Professor Peter Strauss, who teaches administrative law at Columbia University, told Bloomberg BNA March 13 that the Labor Department generally has discretion to implement regulatory changes such as those related to overtime pay under the FLSA.
Nevertheless, Strauss said opponents of the changes can attempt to challenge or undermine the new regulations, whether in court or at the U.S. Capitol.
Strauss pointed to two labor and employment decisions by the U.S. Supreme Court--NLRB v. Health Care & Retirement Corp. of America, 511 U.S. 571 (1994) and Vance v. Ball State University, 133 S. Ct. 2434, 119 FEP Cases 1481 (2013)--as examples of cases in which the high court struck down an agency's interpretation of statutory language.

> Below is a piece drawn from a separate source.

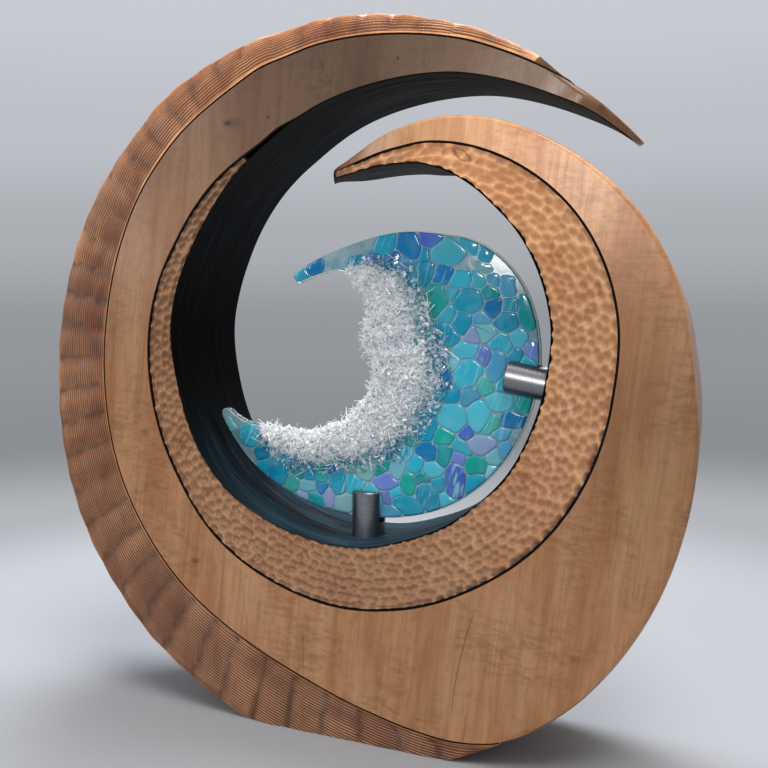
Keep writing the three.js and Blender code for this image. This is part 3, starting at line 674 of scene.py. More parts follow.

In Health Care, the court widened the National Labor Relations Board's definition of the term “supervisor” for purposes of the National Labor-Management Relations Act. In Vance, the justices narrowed the Equal Employment Opportunity Commission's long-standing definition of the supervisory relationship for vicarious liability purposes under Title VII of the 1964 Civil Rights Act.
“These decisions could be seen as the court's growing inclination to favor employers or growing confidence that it can explain statutory concepts without worrying about other people's interpretation of them,” Strauss said.
He added that the Labor Department is more susceptible to challenge if it tinkers with the types of duties covered under the white-collar exemption than if it simply focuses on the income threshold.
“Courts will have difficulty objecting to a change in qualifying income levels, but if what the Secretary of Labor is going to do now is exclude from the definition of white collar employees types of people who have up until now been so classified, one runs into the same buzz saw,” Strauss said.
He added that lawmakers who oppose the changes can seek to undermine them though the appropriations process. “It's not impossible that someone would slip into an omnibus appropriations bill a provision saying that none of the money can be used to implement departmental consideration of the proposed rulemaking,” Strauss said. “That would prevent progress on the rule every year such a provision was enacted.”